Every record here needs to be written out again exactly.

Source data

- - -

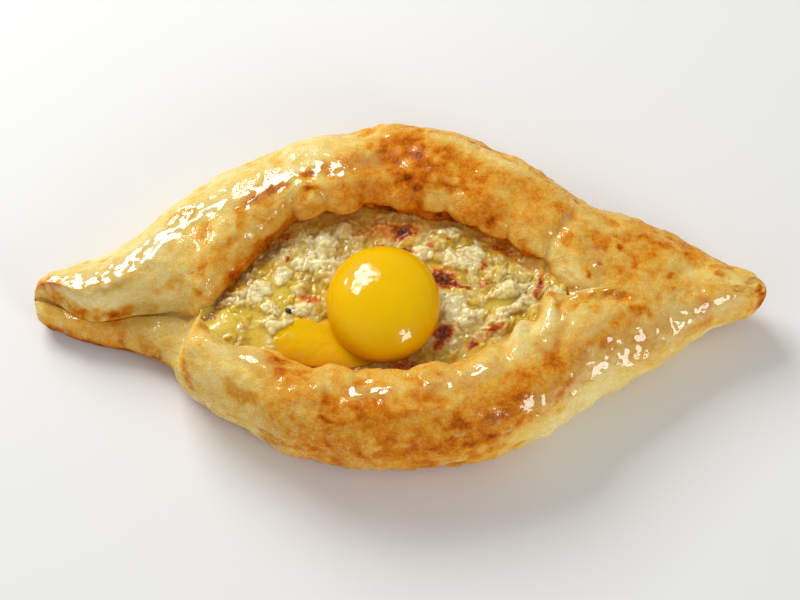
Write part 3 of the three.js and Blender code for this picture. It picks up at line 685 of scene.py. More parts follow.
patchy = np.clip(SPOTS.base + SPOTS.swing * noise(dough, SPOTS.size, SPOTS.seed), 0, 1.05)
spared = (1 - wall_brown_and_shade * (1 - pale)) * (1 - hollow_brown_and_shade * (1 - pale)) * (1 - edge_heat)
spared *= 1 - SPOTS.strength * marks * patchy * (1 - 0.3 * pale_side)
bake = 1 - (1 - tone) * spared
raised = smooth(0.15, 0.75, noise_layers(dough, RAISED_LAYERS))
uneven = UNEVEN.broad * noise(dough, UNEVEN.size, UNEVEN.seed) + UNEVEN.raised * raised
bake += mix(1, UNEVEN.in_pale, pale) * uneven
# Painted light: the near roll's skirt at the right is made paler, standing in for the bright floor lighting
# its underside
bake *= 1 - SKIRT_PAINTED_LIGHT * smooth(17, 26, around) * bell(px, 60, 24) * ~on_far
bake *= 1 - BUTTERED_PALE * glaze * smooth(50, 70, px) * ~on_far
bake += END_BROWN * smooth(123.5, 127.5, px) * smooth(-2, 2, around) * ~on_far
paint(crust, bake=np.clip(bake, 0, 1)[1:-1], glaze=mix(DRY_GLAZE, 1, glaze)[1:-1])
print("bake: mean", round(float(bake.mean()), 2))

# %% [markdown]
# The filling is curd cheese that melted together in the oven. A heap of separate curds would leave gaps and
# need hundreds of pieces, so it is one sheet between the two walls of the eye. The absolute value of noise
# gives soft lumps with creases between them, at four sizes from broad to crumbly, and curds are domes on
# top. The sheet sinks into a shallow basin where yolk ran out, and along the far lip at the left, where the
# curd shrank away from the dough. Melted butter stands in the hollows: below its level nothing rises.

# %% The curds
CHEESE_ROWS, CHEESE_ACROSS, CHEESE_UNDER = 340, 200, 8
CHEESE_REACH = 5.0  # how far the sheet runs in under the lips of the dough
EYE_LEFT, EYE_RIGHT = -69.0, 58.0
LARGE_CURDS = [  # x, y, half length, half width, height, turn in degrees, whiteness
    (-41.8, -16.5, 6.5, 2.7, 2.4, -45, 0.9), (-32.7, 8.1, 4.6, 3.3, 2.4, 10, 1.0),
    (-27.5, 8.6, 3.4, 2.4, 1.8, 40, 0.9), (-19.4, 21.0, 2.6, 3.8, 2.4, 10, 1.0),
    (-25.4, 16.0, 5.0, 4.0, 1.8, 0, 0.9), (-53.0, -4.8, 6.0, 4.2, 1.8, 20, 0.6),
    (-59.0, -5.0, 4.0, 3.4, 1.6, 0, 0.6), (-47.5, -1.0, 4.4, 3.4, 1.8, 0, 0.6),
    (-34.8, -2.4, 3.2, 2.6, 2.0, 30, 0.9), (-40.0, 3.4, 4.4, 3.0, 1.8, 50, 0.8),
    (-44.0, -9.0, 4.2, 2.8, 1.8, -20, 0.8), (-34.0, -9.5, 4.0, 3.0, 1.8, 0, 0.7),
    (18.5, -8.3, 6.0, 3.4, 2.2, 10, 0.9), (22.8, -13.0, 6.0, 2.8, 2.0, 25, 0.9),
    (38.9, -2.6, 8.0, 2.4, 2.4, 15, 0.9), (37.5, -10.0, 5.2, 2.4, 2.0, 15, 0.7),
    (17.5, 21.5, 5.2, 3.0, 1.6, -20, 0.8), (8.7, 12.6, 4.8, 2.6, 1.6, -15, 0.9),
    (22.0, 10.0, 9.0, 5.5, 1.6, 0, 0.5), (33.5, 6.0, 4.0, 6.0, 1.8, 0, 0.3),
    (30.0, -17.5, 6.0, 2.6, 1.6, 30, 0.4), (44.0, -6.0, 3.6, 2.4, 1.8, 0, 0.6),
]
SMALL_CURDS = SimpleNamespace(count=420, half=(0.8, 2.3), seed=67)


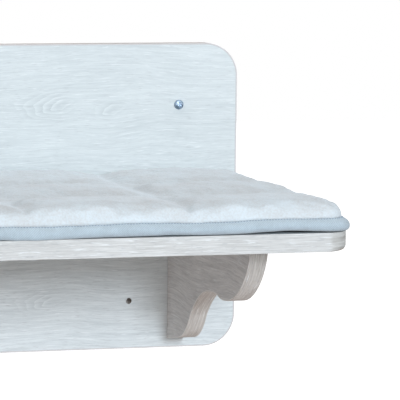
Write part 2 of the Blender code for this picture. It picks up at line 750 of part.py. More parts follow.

- - -

_TASK OUTPUT_
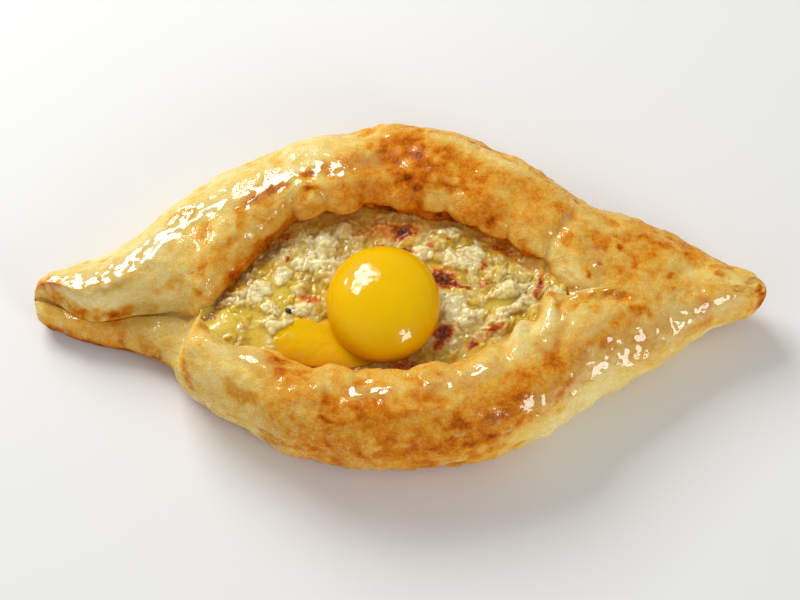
Write part 3 of the three.js and Blender code for this picture. It picks up at line 685 of scene.py. More parts follow.
patchy = np.clip(SPOTS.base + SPOTS.swing * noise(dough, SPOTS.size, SPOTS.seed), 0, 1.05)
spared = (1 - wall_brown_and_shade * (1 - pale)) * (1 - hollow_brown_and_shade * (1 - pale)) * (1 - edge_heat)
spared *= 1 - SPOTS.strength * marks * patchy * (1 - 0.3 * pale_side)
bake = 1 - (1 - tone) * spared
raised = smooth(0.15, 0.75, noise_layers(dough, RAISED_LAYERS))
uneven = UNEVEN.broad * noise(dough, UNEVEN.size, UNEVEN.seed) + UNEVEN.raised * raised
bake += mix(1, UNEVEN.in_pale, pale) * uneven
# Painted light: the near roll's skirt at the right is made paler, standing in for the bright floor lighting
# its underside
bake *= 1 - SKIRT_PAINTED_LIGHT * smooth(17, 26, around) * bell(px, 60, 24) * ~on_far
bake *= 1 - BUTTERED_PALE * glaze * smooth(50, 70, px) * ~on_far
bake += END_BROWN * smooth(123.5, 127.5, px) * smooth(-2, 2, around) * ~on_far
paint(crust, bake=np.clip(bake, 0, 1)[1:-1], glaze=mix(DRY_GLAZE, 1, glaze)[1:-1])
print("bake: mean", round(float(bake.mean()), 2))

# %% [markdown]
# The filling is curd cheese that melted together in the oven. A heap of separate curds would leave gaps and
# need hundreds of pieces, so it is one sheet between the two walls of the eye. The absolute value of noise
# gives soft lumps with creases between them, at four sizes from broad to crumbly, and curds are domes on
# top. The sheet sinks into a shallow basin where yolk ran out, and along the far lip at the left, where the
# curd shrank away from the dough. Melted butter stands in the hollows: below its level nothing rises.

# %% The curds
CHEESE_ROWS, CHEESE_ACROSS, CHEESE_UNDER = 340, 200, 8
CHEESE_REACH = 5.0  # how far the sheet runs in under the lips of the dough
EYE_LEFT, EYE_RIGHT = -69.0, 58.0
LARGE_CURDS = [  # x, y, half length, half width, height, turn in degrees, whiteness
    (-41.8, -16.5, 6.5, 2.7, 2.4, -45, 0.9), (-32.7, 8.1, 4.6, 3.3, 2.4, 10, 1.0),
    (-27.5, 8.6, 3.4, 2.4, 1.8, 40, 0.9), (-19.4, 21.0, 2.6, 3.8, 2.4, 10, 1.0),
    (-25.4, 16.0, 5.0, 4.0, 1.8, 0, 0.9), (-53.0, -4.8, 6.0, 4.2, 1.8, 20, 0.6),
    (-59.0, -5.0, 4.0, 3.4, 1.6, 0, 0.6), (-47.5, -1.0, 4.4, 3.4, 1.8, 0, 0.6),
    (-34.8, -2.4, 3.2, 2.6, 2.0, 30, 0.9), (-40.0, 3.4, 4.4, 3.0, 1.8, 50, 0.8),
    (-44.0, -9.0, 4.2, 2.8, 1.8, -20, 0.8), (-34.0, -9.5, 4.0, 3.0, 1.8, 0, 0.7),
    (18.5, -8.3, 6.0, 3.4, 2.2, 10, 0.9), (22.8, -13.0, 6.0, 2.8, 2.0, 25, 0.9),
    (38.9, -2.6, 8.0, 2.4, 2.4, 15, 0.9), (37.5, -10.0, 5.2, 2.4, 2.0, 15, 0.7),
    (17.5, 21.5, 5.2, 3.0, 1.6, -20, 0.8), (8.7, 12.6, 4.8, 2.6, 1.6, -15, 0.9),
    (22.0, 10.0, 9.0, 5.5, 1.6, 0, 0.5), (33.5, 6.0, 4.0, 6.0, 1.8, 0, 0.3),
    (30.0, -17.5, 6.0, 2.6, 1.6, 30, 0.4), (44.0, -6.0, 3.6, 2.4, 1.8, 0, 0.6),
]
SMALL_CURDS = SimpleNamespace(count=420, half=(0.8, 2.3), seed=67)


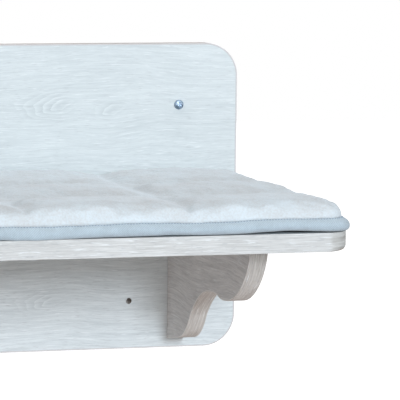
Write part 2 of the Blender code for this picture. It picks up at line 750 of part.py. More parts follow.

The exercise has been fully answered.